Peter Engelmann (January 24, 1823May 17, 1874) was a German American immigrant, educationist, writer, and Wisconsin pioneer.  He was the founder of the collection which became the Milwaukee Public Museum, and was also founder of the influential "German-English Academy" of Milwaukee, Wisconsin, which lives on as part of the University School of Milwaukee.

Early life and flight from Germany
Peter Engelmann was born on January 24, 1823, in Argenthal, in the Rhine Province of the Kingdom of Prussia.  He studied at the University of Heidelberg and at the Humboldt University of Berlin.  He received his teaching license in 1846, and began teaching at the Kreuznach Gymnasium that year.

At Bad Kreuznach, he became affiliated with the republican movement and founded the Kreuznacher Gymnastics and Civic Association, which led to his dismissal from teaching.  He then became a writer and editor of a Prussian revolutionary newspaper, the Freier Demokrat (Free Democrat), in the midst of the German revolutions of 1848–1849.

After Prussia and the various German states crushed the effort to create a German Republic, Engelmann was threatened with jail for his revolutionary activities and decided to flee Germany.  He emigrated to the United States—like many other German Forty-Eighters.  He initially came to Marshall, Michigan, where he worked on a farm, but then made his way to Oshkosh, Wisconsin, and finally to Milwaukee.

German-American Academy
In Milwaukee, he was quickly employed as a teacher for German American students, and he became deeply involved with the Milwaukee Schulverein—"school society".  Through his efforts, they established the German-English Academy—with a charter from the Wisconsin Legislature—in May 1851.  Engelmann served as director of the academy for the rest of his life.  The school was so closely associated with him, it was often referred to alternatively as the "Engelmann School".

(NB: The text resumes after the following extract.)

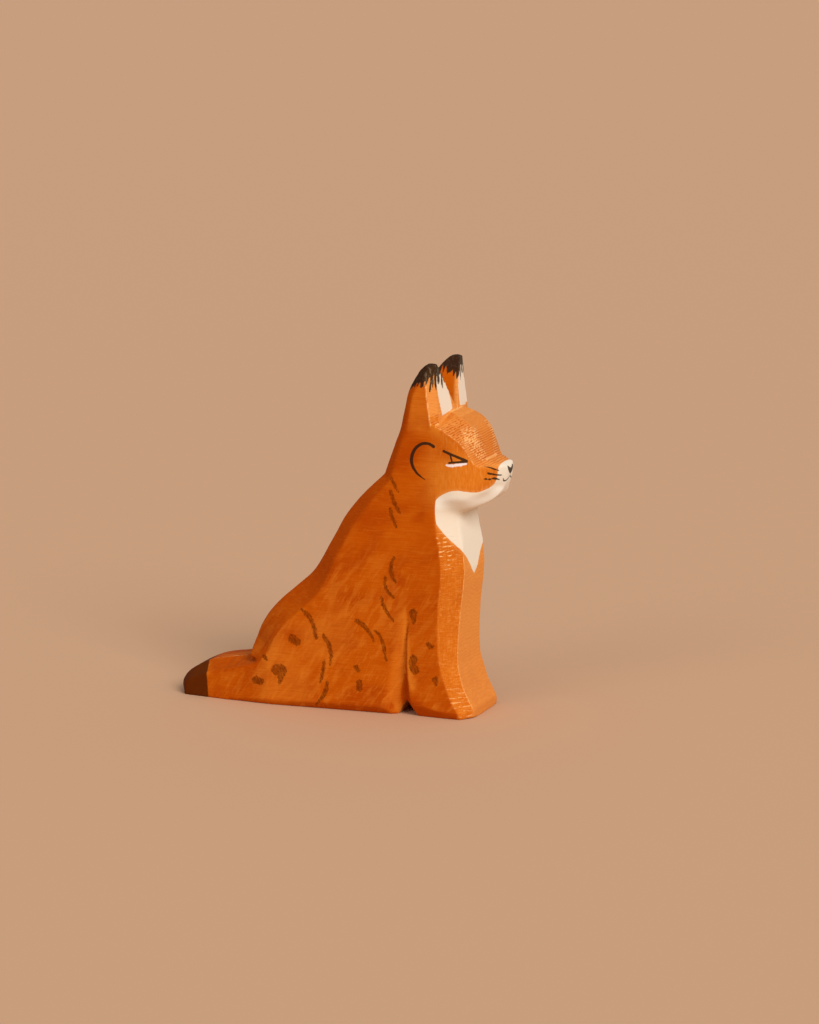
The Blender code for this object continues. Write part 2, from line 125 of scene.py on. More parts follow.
class PaintSettings(bpy.types.PropertyGroup):
    """Colours of the brushwork."""

    cream: colour("Cream", "Muzzle, jaw, chest and inner ears", (0.79, 0.672, 0.525))
    # Cream painted lighter in the throat's shadow and on cuts that face forwards: painted light
    cream_painted_light: colour("Thick cream", "Where the cream is thickest, in the throat", (0.93, 0.86, 0.74))
    black: colour("Black", "Ear tips and the lines of the face", (0.023, 0.0140, 0.0078))
    # Grey in the black, partly a dry brush and partly a painted sheen
    dry_black_and_painted_sheen: colour("Dry black", "Where the black brush ran dry", (0.17, 0.135, 0.09))
    tail: colour("Tail tip", "Dark brown end of the tail", (0.090, 0.017, 0.002))
    mark: colour("Coat marks", "Brown spots and dashes of the coat", (0.160, 0.026, 0.0010))
    eye_white: colour("Eye white", "The stroke under each eye", (0.86, 0.76, 0.74))


class StageSettings(bpy.types.PropertyGroup):
    """The floor and the light. A light's strength is what it would add to white that faces it squarely."""

    floor: colour("Floor", "Plain pale floor", (0.60, 0.347, 0.198))
    world: number("World light", "Strength of the even light", 0.45, min=0)
    key: number("Key light", "Strength of the soft light at the front right", 0.76, min=0)
    fill: number("Fill light", "Strength of the soft light at the front left", 0.12, min=0)


# Brushwork, as points of the side view. Each line is (half widths along it, points).
EAR_ARC = [
    ((1.7, 1.5, 1.5, 1.5, 1.6, 1.7, 1.6, 1.3, 0.9, 0.3),
     (433.6, 446.6), (429.3, 444.0), (424.6, 443.4), (419.6, 444.9), (414.9, 449.2),
     (411.9, 456.0), (411.8, 463.4), (414.6, 470.0), (419.0, 475.2), (425.0, 479.8)),
]
EYE = [
    ((1.3, 1.3, 1.4, 1.6), (443.7, 451.2), (452, 455), (460, 458.3), (466.5, 461.2)),
    ((1.0, 1.1, 1.4), (449, 463), (457, 462.4), (466.3, 461.6)),
    ((0.9, 0.9), (450.3, 455), (452, 462.5)),
]
EYE_WHITE = [
    ((0.7, 1.3, 1.5, 1.5, 1.2), (446, 465.3), (450, 466), (455.5, 465.4), (461, 464.6), (465.8, 463.8)),
]
WHISKERS = [
    ((0.2, 0.6, 0.8, 0.5), (484.5, 466.6), (489.5, 467.5), (494, 469), (498.8, 470.6)),
    ((1.1, 0.9, 0.7, 0.6), (488.3, 473.4), (494, 474.4), (498, 475), (501.4, 475)),
    ((0.3, 0.9, 0.7), (483.5, 479.2), (485.6, 479), (487, 479.3)),
    ((0.5, 1.1, 0.5), (488.2, 479.3), (489.8, 479.4), (491.3, 479)),
    ((0.6, 1.3, 0.9, 0.5), (492.3, 478.7), (494.6, 478.5), (497, 478.9), (499.3, 479.6)),
]
# The nose and half of the mouth as seen from the front, in mm across from the middle and above the base
NOSE = [
    (-1.0, 69.55), (0.0, 69.6), (0.7, 69.85), (1.3, 70.2), (1.9, 70.45), (2.2, 70.15),
    (2.05, 69.5), (1.6, 68.9), (1.05, 68.4), (0.5, 68.05), (-1.0, 67.95),
]
MOUTH = [
    ((0.20, 0.14, 0.14), (0.0, 68.2), (0.0, 67.8), (0.0, 67.35)),
    ((0.14, 0.16, 0.20, 0.22, 0.12), (0.0, 67.35), (1.2, 66.75), (2.5, 66.35), (3.25, 66.5), (3.65, 67.15)),
]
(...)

The school gave instruction partly in English and partly in German, and pursued a well-rounded education including classes such as singing, gymnastics, and drawing.  The school attempted to help students learn how to think for themselves, challenging students to observe and question. In 1873, Engelmann also established a kindergarten in his academy.  This was the first kindergarten in Milwaukee and only the third in the country.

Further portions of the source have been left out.